** Start Data records **

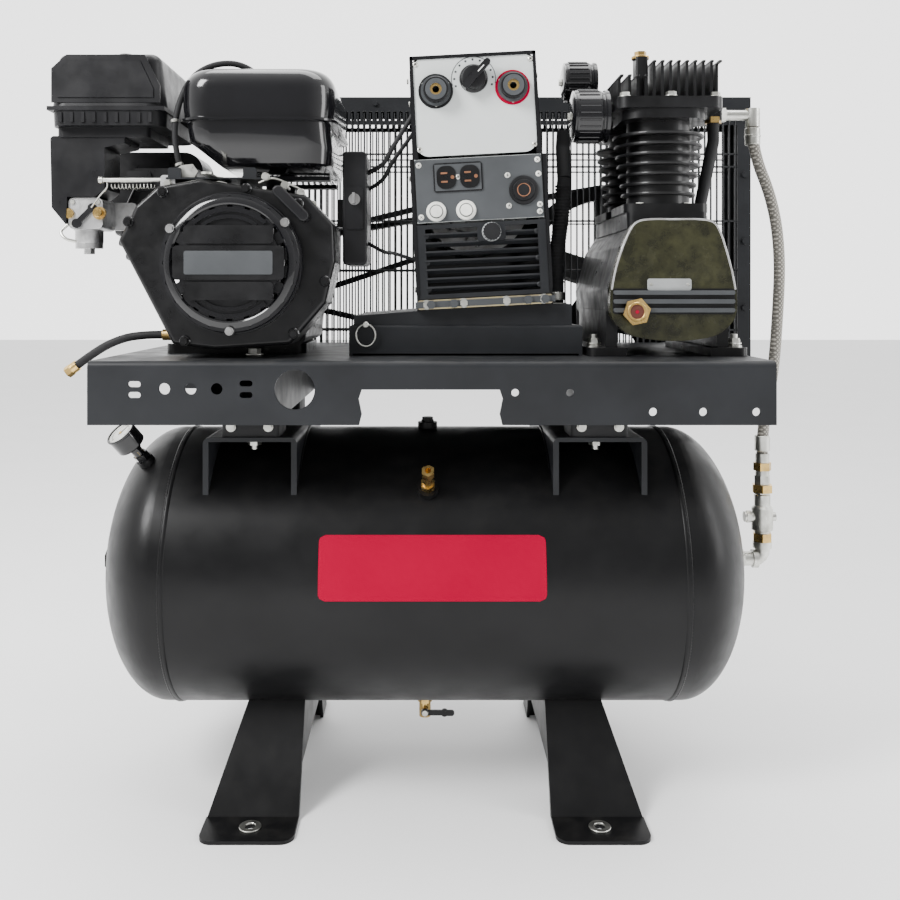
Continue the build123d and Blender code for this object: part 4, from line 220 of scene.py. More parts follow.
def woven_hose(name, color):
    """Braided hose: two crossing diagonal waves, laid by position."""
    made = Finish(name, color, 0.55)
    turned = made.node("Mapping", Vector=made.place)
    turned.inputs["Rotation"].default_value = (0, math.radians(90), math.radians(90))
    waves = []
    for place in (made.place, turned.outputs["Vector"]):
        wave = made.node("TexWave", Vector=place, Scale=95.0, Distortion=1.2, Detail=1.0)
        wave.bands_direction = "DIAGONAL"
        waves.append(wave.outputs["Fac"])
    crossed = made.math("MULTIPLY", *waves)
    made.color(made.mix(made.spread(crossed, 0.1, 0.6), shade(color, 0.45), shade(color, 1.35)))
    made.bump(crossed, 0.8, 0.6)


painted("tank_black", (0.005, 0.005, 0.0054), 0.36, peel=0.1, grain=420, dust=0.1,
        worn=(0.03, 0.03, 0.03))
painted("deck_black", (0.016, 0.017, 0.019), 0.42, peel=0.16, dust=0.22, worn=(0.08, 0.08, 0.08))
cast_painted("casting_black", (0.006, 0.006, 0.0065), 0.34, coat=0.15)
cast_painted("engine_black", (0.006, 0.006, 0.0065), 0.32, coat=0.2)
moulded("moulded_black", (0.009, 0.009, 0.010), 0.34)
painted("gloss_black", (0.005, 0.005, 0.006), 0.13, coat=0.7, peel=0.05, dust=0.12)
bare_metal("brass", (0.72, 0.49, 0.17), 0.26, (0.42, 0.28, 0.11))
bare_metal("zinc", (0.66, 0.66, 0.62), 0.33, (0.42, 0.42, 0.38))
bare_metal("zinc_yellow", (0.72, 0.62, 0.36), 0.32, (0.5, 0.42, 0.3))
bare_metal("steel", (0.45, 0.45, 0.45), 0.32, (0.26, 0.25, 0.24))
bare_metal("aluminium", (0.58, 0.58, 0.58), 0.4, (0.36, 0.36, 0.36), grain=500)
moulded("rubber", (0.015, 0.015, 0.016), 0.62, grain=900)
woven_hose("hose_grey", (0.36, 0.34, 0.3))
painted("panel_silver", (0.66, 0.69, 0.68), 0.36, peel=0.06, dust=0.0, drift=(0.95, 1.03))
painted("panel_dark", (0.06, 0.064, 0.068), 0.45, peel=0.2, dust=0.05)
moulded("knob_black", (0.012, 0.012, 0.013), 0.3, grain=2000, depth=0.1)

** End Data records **
** Start Data records **

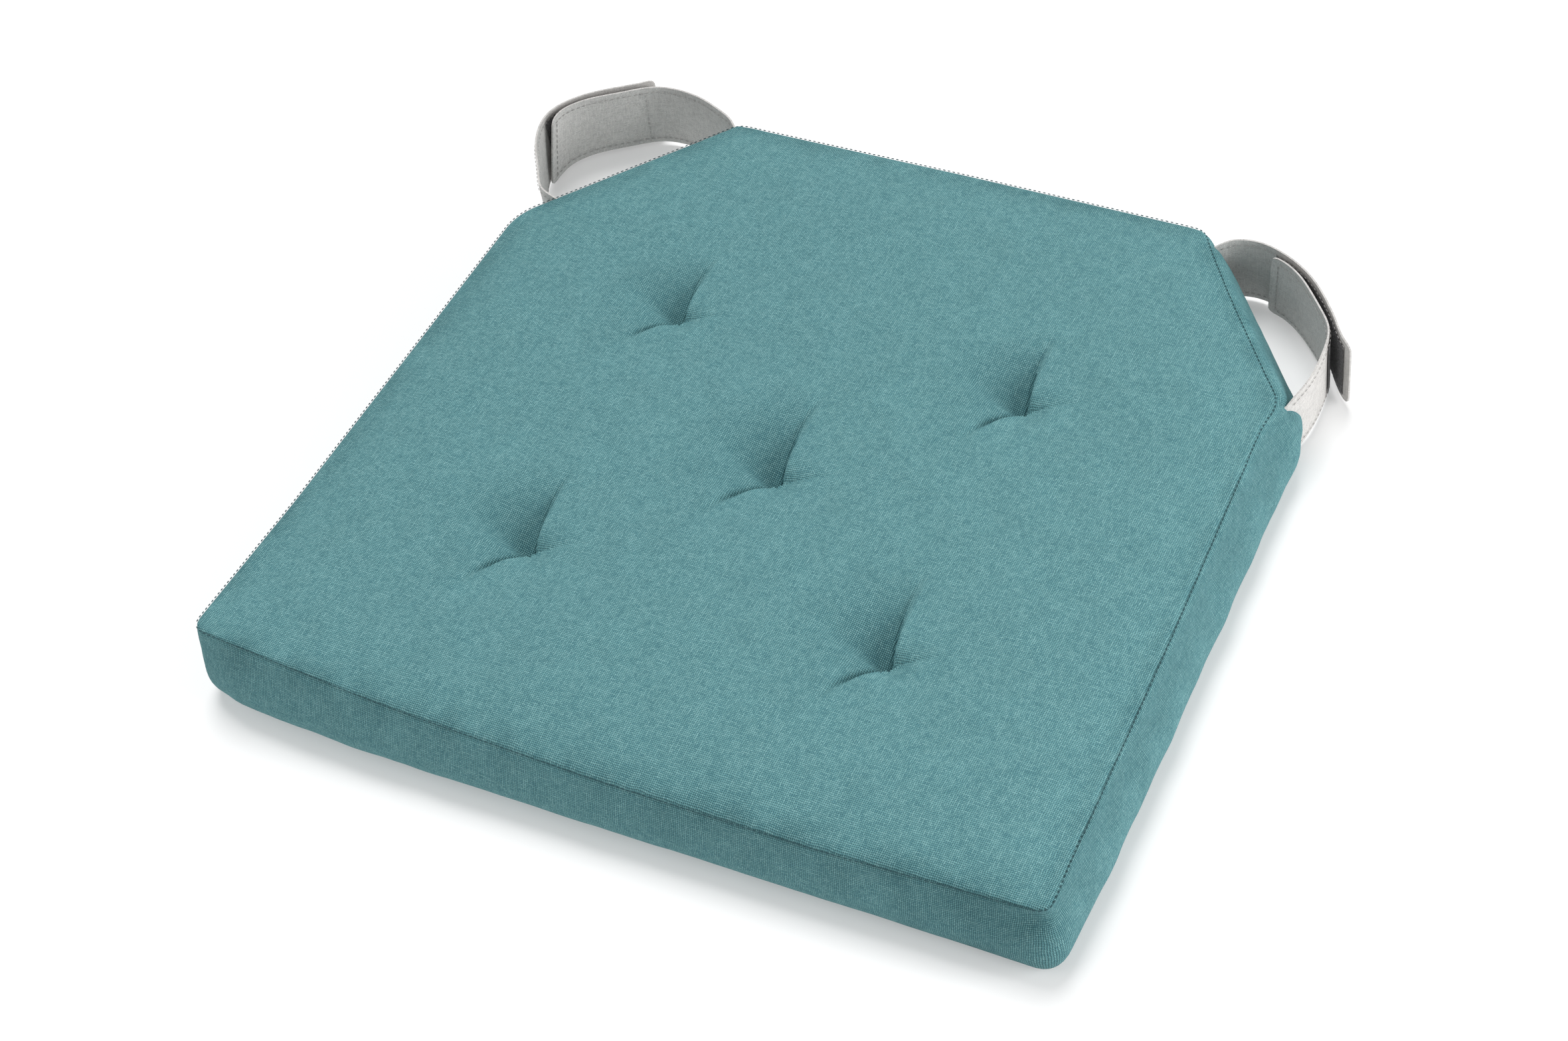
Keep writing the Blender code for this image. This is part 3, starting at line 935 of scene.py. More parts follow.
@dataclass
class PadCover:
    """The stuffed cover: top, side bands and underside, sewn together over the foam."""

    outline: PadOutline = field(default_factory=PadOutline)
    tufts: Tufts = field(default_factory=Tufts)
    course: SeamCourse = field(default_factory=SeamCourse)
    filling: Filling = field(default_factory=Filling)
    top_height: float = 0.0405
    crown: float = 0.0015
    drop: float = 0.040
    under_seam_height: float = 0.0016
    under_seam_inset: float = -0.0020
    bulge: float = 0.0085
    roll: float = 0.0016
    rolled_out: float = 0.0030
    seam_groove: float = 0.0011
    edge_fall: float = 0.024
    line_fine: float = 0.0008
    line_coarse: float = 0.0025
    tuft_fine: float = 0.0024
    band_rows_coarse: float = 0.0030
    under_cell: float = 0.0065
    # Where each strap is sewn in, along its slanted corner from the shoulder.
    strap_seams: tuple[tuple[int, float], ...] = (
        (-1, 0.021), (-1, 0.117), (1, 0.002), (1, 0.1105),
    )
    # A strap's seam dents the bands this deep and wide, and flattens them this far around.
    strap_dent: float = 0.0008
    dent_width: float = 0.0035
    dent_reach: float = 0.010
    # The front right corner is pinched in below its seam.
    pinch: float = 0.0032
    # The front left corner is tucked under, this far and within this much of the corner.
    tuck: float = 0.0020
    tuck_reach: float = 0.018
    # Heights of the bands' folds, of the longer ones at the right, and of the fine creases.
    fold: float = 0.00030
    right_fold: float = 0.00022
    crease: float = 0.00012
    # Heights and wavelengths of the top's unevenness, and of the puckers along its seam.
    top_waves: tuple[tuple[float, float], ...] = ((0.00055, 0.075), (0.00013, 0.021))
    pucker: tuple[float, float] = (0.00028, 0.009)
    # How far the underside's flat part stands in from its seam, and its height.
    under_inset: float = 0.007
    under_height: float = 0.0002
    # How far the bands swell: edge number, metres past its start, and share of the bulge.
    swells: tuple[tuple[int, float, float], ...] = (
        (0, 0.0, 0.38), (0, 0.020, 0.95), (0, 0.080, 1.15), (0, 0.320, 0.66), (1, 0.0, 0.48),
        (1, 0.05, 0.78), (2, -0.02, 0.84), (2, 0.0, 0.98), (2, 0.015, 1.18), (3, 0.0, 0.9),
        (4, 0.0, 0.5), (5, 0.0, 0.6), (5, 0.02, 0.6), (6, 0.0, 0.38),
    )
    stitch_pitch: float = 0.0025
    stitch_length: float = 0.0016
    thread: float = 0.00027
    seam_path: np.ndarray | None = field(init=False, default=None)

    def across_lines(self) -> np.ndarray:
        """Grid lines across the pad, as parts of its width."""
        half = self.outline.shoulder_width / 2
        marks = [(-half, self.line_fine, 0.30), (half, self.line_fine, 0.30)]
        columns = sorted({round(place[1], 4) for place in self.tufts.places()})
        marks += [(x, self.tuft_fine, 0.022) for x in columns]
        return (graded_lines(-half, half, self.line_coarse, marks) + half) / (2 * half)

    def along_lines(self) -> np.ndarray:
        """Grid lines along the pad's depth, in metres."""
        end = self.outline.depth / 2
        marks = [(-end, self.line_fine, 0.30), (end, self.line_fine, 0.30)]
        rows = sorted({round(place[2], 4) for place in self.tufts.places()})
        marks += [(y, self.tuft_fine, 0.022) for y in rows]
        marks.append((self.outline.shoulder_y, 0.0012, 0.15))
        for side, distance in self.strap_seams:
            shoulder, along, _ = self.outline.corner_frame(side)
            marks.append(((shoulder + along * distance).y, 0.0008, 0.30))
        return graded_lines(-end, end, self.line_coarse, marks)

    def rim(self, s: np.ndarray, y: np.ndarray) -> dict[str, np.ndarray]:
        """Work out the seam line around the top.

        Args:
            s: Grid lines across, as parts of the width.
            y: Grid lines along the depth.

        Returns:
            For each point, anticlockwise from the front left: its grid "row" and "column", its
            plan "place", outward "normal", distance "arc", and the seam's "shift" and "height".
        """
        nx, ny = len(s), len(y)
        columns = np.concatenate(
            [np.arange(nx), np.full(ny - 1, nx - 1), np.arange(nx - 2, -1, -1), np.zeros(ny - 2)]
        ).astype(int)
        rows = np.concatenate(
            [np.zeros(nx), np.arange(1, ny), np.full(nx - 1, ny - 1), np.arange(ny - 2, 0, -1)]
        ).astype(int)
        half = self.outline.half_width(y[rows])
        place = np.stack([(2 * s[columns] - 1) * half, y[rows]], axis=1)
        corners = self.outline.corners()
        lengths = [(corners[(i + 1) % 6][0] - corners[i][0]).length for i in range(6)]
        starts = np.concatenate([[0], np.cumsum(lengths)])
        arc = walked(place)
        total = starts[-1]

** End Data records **
** Start Data records **

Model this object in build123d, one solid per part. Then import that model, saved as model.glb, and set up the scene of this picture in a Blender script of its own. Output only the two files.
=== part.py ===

** End Data records **

• _Aim_
List each line of the records that holds the string "follow".

• _Written reply_
Continue the build123d and Blender code for this object: part 4, from line 220 of scene.py. More parts follow.
Keep writing the Blender code for this image. This is part 3, starting at line 935 of scene.py. More parts follow.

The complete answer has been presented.